Ivan KAPSAMUN, fifth-year student, Department of Political Science, Mechnykov National University of Odesa, and member of the Ostroh Club of Young Intellectuals:

“Modern Ukrainian culture is much politicized. This applies especially to the language question, which I think was forcibly imposed on society. For the sake of their individual and corporate goals, politicians are ready to use anything to please themselves and their retinues. This is why politics in Ukraine is very low in terms of culture.

“As for the revival of Ukrainian culture, this depends on both the public at large and the state. I agree that individuals should first look at themselves, but the state also plays a tremendous role in this matter. It is the state and its overall development strategy and cultural development policy that in many instances shape the people’s spirituality. So culture should be free of politics and not thrown on its tender mercies. Only a professional, not a local (one-time), approach to this matter can solve the problem of culture. The state must offer society a high-quality and competitive Ukrainian cultural product. Why introduce Ukrainian-dubbed films if the translations into Ukrainian are bad? This only dishonors the Ukrainian language and leads the Russian-speaking population to resist. What I mean is that the state may be doing the right thing, but it is doing it with totally unacceptable instruments and methods.

“Another important point is that Ukrainian culture should only develop on the basis of the multifaceted history and cultural traditions of the Ukrainian people rather than through the inane imposition of Western, Eastern, or any other type of mass culture. Historical memory is an inalienable part of Ukrainian culture. The renaissance of our country depends on the revival of historical memory, especially among young people — the future of Ukraine.

“But I have a lot of questions, including this one: what kind of history do we have? My answer is unambiguous: it is full of suffering. So what kind of young people are we raising? Will these young people be proud of their ancestors, or will they only recall how bad it was for them? This is a crucial question because history shapes memory. Yes, I agree that Ukraine has had a very difficult history and nobody denies the Ukrainian people’s sufferings, but you cannot raise the younger generation on this alone.

“The emphasis should unquestionably be placed on what glorifies the Ukrainian people, on their great leaders, etc. For example, I think too little is said about the might of Kyivan Rus.’ If Russia says it is the legitimate successor of the Russian Empire, Muscovy, and mainly of the Byzantine Empire, then why doesn’t Ukraine position itself as the legitimate successor of Kyivan Rus’? Yes, this is a controversial point, like all of history is, but still...The formation of historical memory in young people is one of the things that socialize society as a whole. But our state is not performing even this function very well. This is the kind of country we have now.”

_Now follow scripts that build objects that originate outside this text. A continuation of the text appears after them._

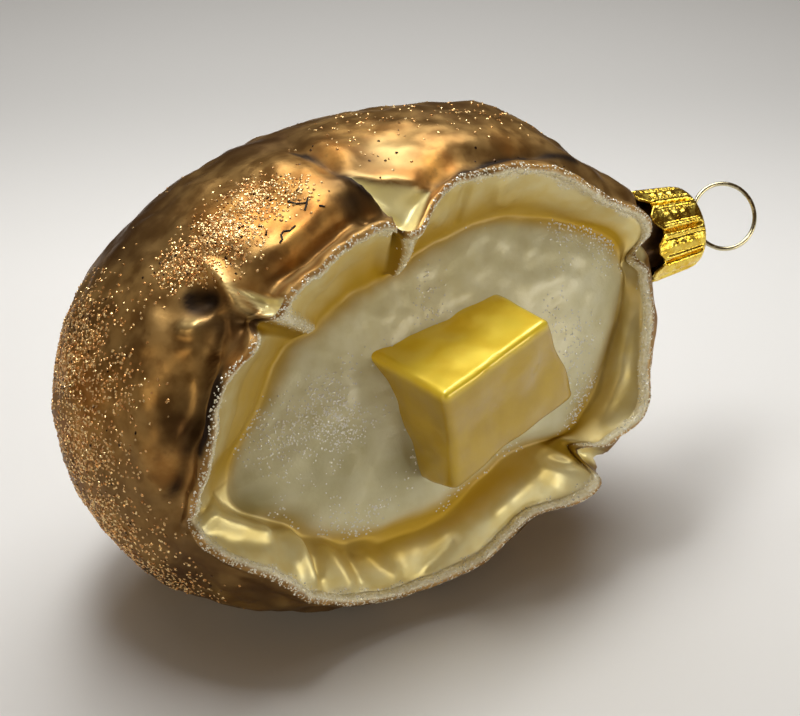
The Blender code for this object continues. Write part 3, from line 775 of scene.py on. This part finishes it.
# ------------------------------------------------------------------ glitter
def sprinkle(name, mesh, weight, count, size, seed, flat=0.5):
    """Small faceted grains on a surface, thicker where weight is larger, joined in one mesh."""
    rng = np.random.default_rng(seed)
    points = get_points(mesh)
    mesh.calc_loop_triangles()
    corners = np.empty(len(mesh.loop_triangles) * 3, np.int32)
    mesh.loop_triangles.foreach_get("vertices", corners)
    corners = corners.reshape(-1, 3)
    a, b, c = (points[corners[:, i]] for i in range(3))
    across = np.cross(b - a, c - a)
    area = np.linalg.norm(across, axis=1) / 2
    chance = area * weight[corners].mean(1)
    chosen = rng.choice(len(corners), count, p=chance / chance.sum())
    u, v = rng.random((2, count))
    flip = u + v > 1
    u, v = np.where(flip, 1 - u, u), np.where(flip, 1 - v, v)
    places = a[chosen] + (b - a)[chosen] * u[:, None] + (c - a)[chosen] * v[:, None]
    normals = across[chosen] / (2 * area[chosen])[:, None]
    bm = bmesh.new()
    bmesh.ops.create_icosphere(bm, subdivisions=1, radius=1)
    grain = bpy.data.meshes.new("grain")
    bm.to_mesh(grain)
    bm.clear()
    low, high = size
    for place, normal in zip(places, normals):
        lean = Vector(normal) + Vector(rng.normal(0, 0.35, 3))
        turn = lean.to_track_quat("Z", "Y").to_matrix().to_4x4() @ Matrix.Rotation(rng.uniform(0, pi), 4, "Z")
        radius = rng.uniform(low, high) / 2 * MM
        shape = Matrix.Diagonal((radius, radius * rng.uniform(0.7, 1), radius * flat, 1))
        one = grain.copy()
        one.transform(Matrix.Translation(place) @ turn @ shape)
        bm.from_mesh(one)
        bpy.data.meshes.remove(one)
    joined = bpy.data.meshes.new(name)
    bm.to_mesh(joined)
    bm.free()
    bpy.data.meshes.remove(grain)
    return joined


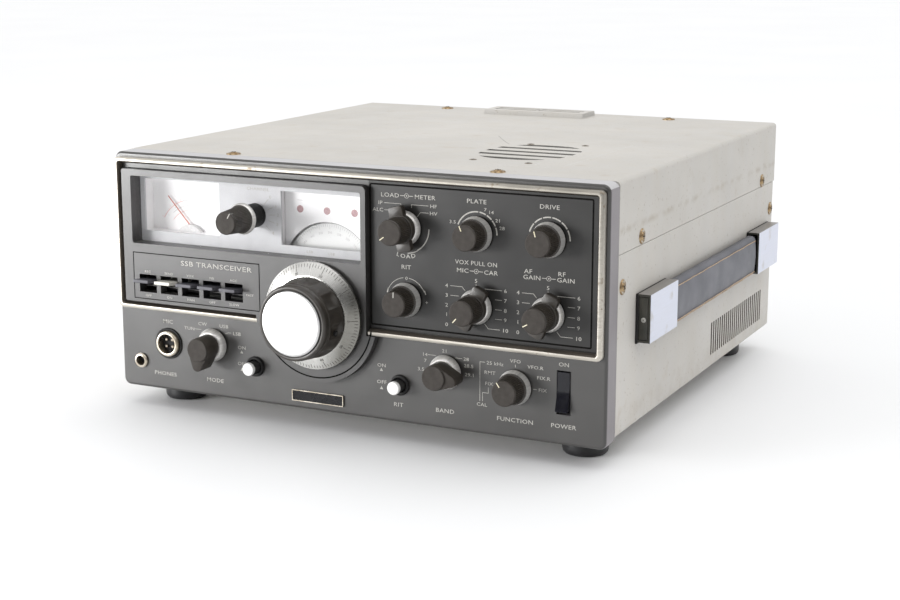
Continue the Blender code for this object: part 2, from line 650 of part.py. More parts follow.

Denys OPARIENKO, student, Dnipropetrovsk National Mining University:

“I am grateful to the members of the Ostroh Club, who found the moral and material resources to come to Dnipropetrovsk. I think they were able to see once again that Ukraine is pluralistic, which is cause for joy. The organizers conceived this roundtable debate as one that will promote a more active nationwide discussion of this topic, the emergence of a system of national values and cultural priorities in Ukraine, and the formation of a national idea. What sparked the most heated discussions at the forum was the problem of bilingualism, in particular the introduction of the Ukrainian language in films and other fields. One should not hush up or sidetrack these problems: they should be discussed more often because otherwise we will never be able to tackle these burning issues. I will give you an example from my own life. When I was seven years old, I went to a Ukrainian school where all subjects were taught in the Ukrainian language.”